* [THE REQUEST] Write out the whole listing word for word.

* [AVAILABLE DATA]
————

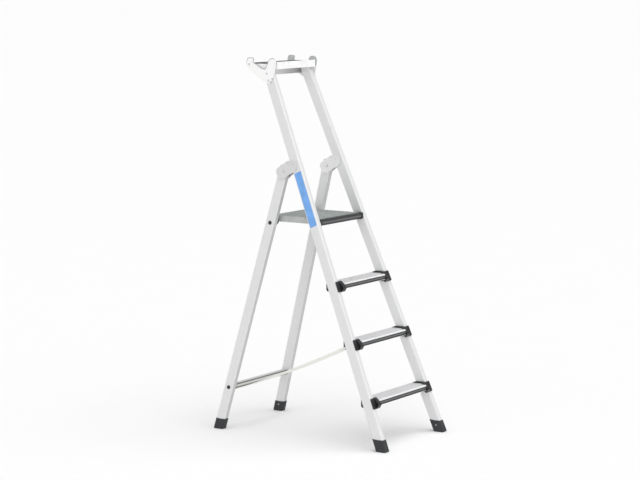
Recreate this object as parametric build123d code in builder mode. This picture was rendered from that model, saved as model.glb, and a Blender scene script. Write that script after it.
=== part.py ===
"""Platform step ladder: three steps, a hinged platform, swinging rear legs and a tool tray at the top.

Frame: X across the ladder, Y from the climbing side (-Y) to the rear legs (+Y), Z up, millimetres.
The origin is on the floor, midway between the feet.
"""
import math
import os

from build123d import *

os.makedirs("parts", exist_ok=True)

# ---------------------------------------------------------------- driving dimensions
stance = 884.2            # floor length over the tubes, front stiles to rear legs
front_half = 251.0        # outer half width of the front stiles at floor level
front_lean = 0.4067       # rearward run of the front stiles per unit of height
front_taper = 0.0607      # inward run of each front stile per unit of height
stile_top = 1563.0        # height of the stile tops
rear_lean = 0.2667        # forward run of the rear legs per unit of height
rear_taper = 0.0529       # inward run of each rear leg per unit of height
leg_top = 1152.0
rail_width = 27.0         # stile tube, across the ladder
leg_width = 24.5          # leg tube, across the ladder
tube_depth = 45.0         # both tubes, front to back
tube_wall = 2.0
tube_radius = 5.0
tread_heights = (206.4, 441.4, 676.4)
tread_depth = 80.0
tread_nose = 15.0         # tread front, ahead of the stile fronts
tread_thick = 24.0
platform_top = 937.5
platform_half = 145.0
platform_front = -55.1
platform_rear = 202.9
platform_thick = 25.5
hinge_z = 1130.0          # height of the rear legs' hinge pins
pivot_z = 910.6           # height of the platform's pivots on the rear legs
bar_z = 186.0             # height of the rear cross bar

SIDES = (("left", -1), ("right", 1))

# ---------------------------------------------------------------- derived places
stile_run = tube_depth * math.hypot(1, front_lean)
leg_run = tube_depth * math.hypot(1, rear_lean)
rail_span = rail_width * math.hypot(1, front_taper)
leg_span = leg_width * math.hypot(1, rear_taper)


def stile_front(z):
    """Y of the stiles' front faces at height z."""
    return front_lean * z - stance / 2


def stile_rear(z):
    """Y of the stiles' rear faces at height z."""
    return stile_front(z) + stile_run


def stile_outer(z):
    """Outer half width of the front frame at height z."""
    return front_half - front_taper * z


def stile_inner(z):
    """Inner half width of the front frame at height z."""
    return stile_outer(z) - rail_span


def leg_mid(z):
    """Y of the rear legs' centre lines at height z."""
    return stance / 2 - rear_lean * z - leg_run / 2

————

* [RESPONSE FOR THIS EXERCISE]
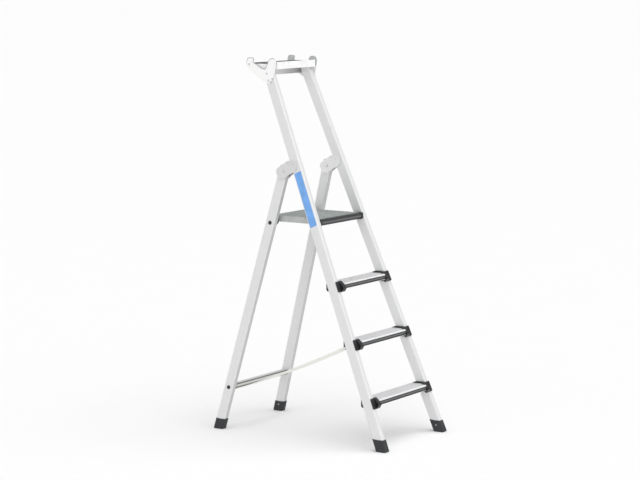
Recreate this object as parametric build123d code in builder mode. This picture was rendered from that model, saved as model.glb, and a Blender scene script. Write that script after it.
=== part.py ===
"""Platform step ladder: three steps, a hinged platform, swinging rear legs and a tool tray at the top.

Frame: X across the ladder, Y from the climbing side (-Y) to the rear legs (+Y), Z up, millimetres.
The origin is on the floor, midway between the feet.
"""
import math
import os

from build123d import *

os.makedirs("parts", exist_ok=True)

# ---------------------------------------------------------------- driving dimensions
stance = 884.2            # floor length over the tubes, front stiles to rear legs
front_half = 251.0        # outer half width of the front stiles at floor level
front_lean = 0.4067       # rearward run of the front stiles per unit of height
front_taper = 0.0607      # inward run of each front stile per unit of height
stile_top = 1563.0        # height of the stile tops
rear_lean = 0.2667        # forward run of the rear legs per unit of height
rear_taper = 0.0529       # inward run of each rear leg per unit of height
leg_top = 1152.0
rail_width = 27.0         # stile tube, across the ladder
leg_width = 24.5          # leg tube, across the ladder
tube_depth = 45.0         # both tubes, front to back
tube_wall = 2.0
tube_radius = 5.0
tread_heights = (206.4, 441.4, 676.4)
tread_depth = 80.0
tread_nose = 15.0         # tread front, ahead of the stile fronts
tread_thick = 24.0
platform_top = 937.5
platform_half = 145.0
platform_front = -55.1
platform_rear = 202.9
platform_thick = 25.5
hinge_z = 1130.0          # height of the rear legs' hinge pins
pivot_z = 910.6           # height of the platform's pivots on the rear legs
bar_z = 186.0             # height of the rear cross bar

SIDES = (("left", -1), ("right", 1))

# ---------------------------------------------------------------- derived places
stile_run = tube_depth * math.hypot(1, front_lean)
leg_run = tube_depth * math.hypot(1, rear_lean)
rail_span = rail_width * math.hypot(1, front_taper)
leg_span = leg_width * math.hypot(1, rear_taper)


def stile_front(z):
    """Y of the stiles' front faces at height z."""
    return front_lean * z - stance / 2


def stile_rear(z):
    """Y of the stiles' rear faces at height z."""
    return stile_front(z) + stile_run


def stile_outer(z):
    """Outer half width of the front frame at height z."""
    return front_half - front_taper * z


def stile_inner(z):
    """Inner half width of the front frame at height z."""
    return stile_outer(z) - rail_span


def leg_mid(z):
    """Y of the rear legs' centre lines at height z."""
    return stance / 2 - rear_lean * z - leg_run / 2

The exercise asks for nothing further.